An alleged Iranian strike on an Amazon cloud computing facility in Bahrain has pushed the Middle East conflict deeper into the digital economy, showing that the war’s reach now extends beyond energy routes and military assets into the infrastructure that powers finance, communications, and artificial intelligence services. The reported attack, attributed by Iranian state media to the Islamic Revolutionary Guard Corps, is the latest sign that major American technology companies are becoming more directly exposed to the conflict.
The importance of the incident lies not only in the damage it may have caused, but in what it represents. Data centers in the Gulf are no longer just commercial assets. They are becoming part of the strategic environment in a region where cloud capacity, AI infrastructure, and geopolitical tension are now colliding. For companies such as Amazon and Microsoft, which have invested heavily in regional digital expansion, the new reality is that critical computing facilities may be treated as targets or pressure points in a broader confrontation.
The strike also raises the stakes for governments and businesses across the region. As more commerce, banking, logistics, and public services rely on hyperscale cloud systems, attacks on this infrastructure can have effects that spread well beyond a single site. What once looked like a localized security threat now carries wider implications for the stability of the region’s digital backbone.
A second reported strike intensifies concern
According to the information provided, the latest attack on the Amazon facility in Bahrain was reported at 8:30 a.m. PST and marked the second incident affecting the same site within two days. Earlier reporting had already described a fire at the facility that Bahraini authorities linked to an Iranian attack, with civil defense teams responding on site. As of that reporting, no official details had been given on casualties or the full extent of the damage.
The fact that the location was reportedly hit twice in such a short period is what makes the development especially serious. A single strike could have been interpreted as an isolated escalation. A repeated attack suggests a more deliberate effort to keep pressure on a specific piece of regional infrastructure.

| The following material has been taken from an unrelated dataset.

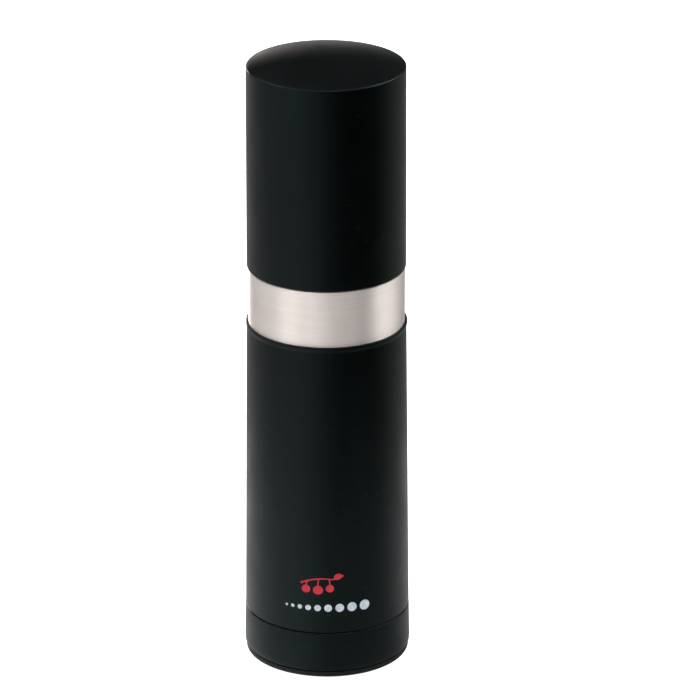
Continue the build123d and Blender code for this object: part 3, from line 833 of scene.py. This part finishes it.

That changes the meaning of the event. Instead of being seen only as collateral damage in a wider war, the Bahrain site now looks more like part of a pattern in which digital infrastructure is being drawn directly into the conflict.
Cloud facilities are emerging as vulnerable assets
The Bahrain incident is not happening in isolation. The source material notes that Amazon Web Services facilities in the UAE and Bahrain had already been struck earlier in the conflict, with a third data center also reportedly damaged. Those earlier incidents were described as the first publicly confirmed attacks on American owned hyperscale cloud infrastructure, a distinction that underscores how quickly the conflict is moving into new territory.
This matters because the Gulf has become an increasingly important location for large scale data center investment. American technology companies have poured billions into the region as demand for cloud computing, AI workloads, and localized data processing has expanded. These sites were built to serve growing digital economies, but they now also sit inside an environment shaped by missile threats, drone attacks, and rising geopolitical hostility.
For cloud operators, that creates a difficult new equation. Geographic expansion into strategic regions may offer commercial advantages, but it also increases exposure when those same regions become active theaters of conflict.
Iran is broadening its warning to American companies
The reported attack came alongside wider threats from the IRGC against employees of major U.S. companies operating in the Middle East. The source material says the group warned staff at 18 American companies to evacuate regional workplaces, with Microsoft and Boeing among the firms named. Those warnings were aimed at Middle East facilities rather than U.S. offices, but the message was unmistakable: American corporate infrastructure in the region is now part of the pressure campaign.
Amazon was reportedly not among the 18 companies listed in that warning, but its facilities had already come under attack earlier in the war. That suggests the danger is not limited to companies explicitly named in public threats. Instead, the broader risk may now apply to any large American business seen by Tehran as linked, directly or indirectly, to U.S. regional power or military operations.
This creates a much wider climate of insecurity for international firms operating in the Gulf. Even if they are not military actors, they may still face the consequences of being identified as symbols of U.S. technological and economic presence.
The conflict is spilling into the digital economy
The bigger significance of the Bahrain strike is that it shows how modern war can disrupt not only oil shipments and military logistics, but also the infrastructure behind everyday digital life. If data centers become repeated targets, the consequences can ripple into financial networks, payment systems, enterprise software, and consumer services that depend on uninterrupted cloud access.
That makes this more than a company specific security issue. It is a warning about the changing nature of strategic vulnerability in a digital economy. Energy facilities remain crucial, but cloud computing sites are increasingly just as important to the operation of modern states and markets. When they are threatened, the effects can spread quickly through both commercial and public systems.
For now, the immediate questions concern damage, service continuity, and the risk of further strikes. But the deeper issue is already clear. In the Gulf, where technology expansion and geopolitical conflict now overlap, data centers are no longer just infrastructure for growth. They are becoming part of the frontline risk of doing business in a region at war.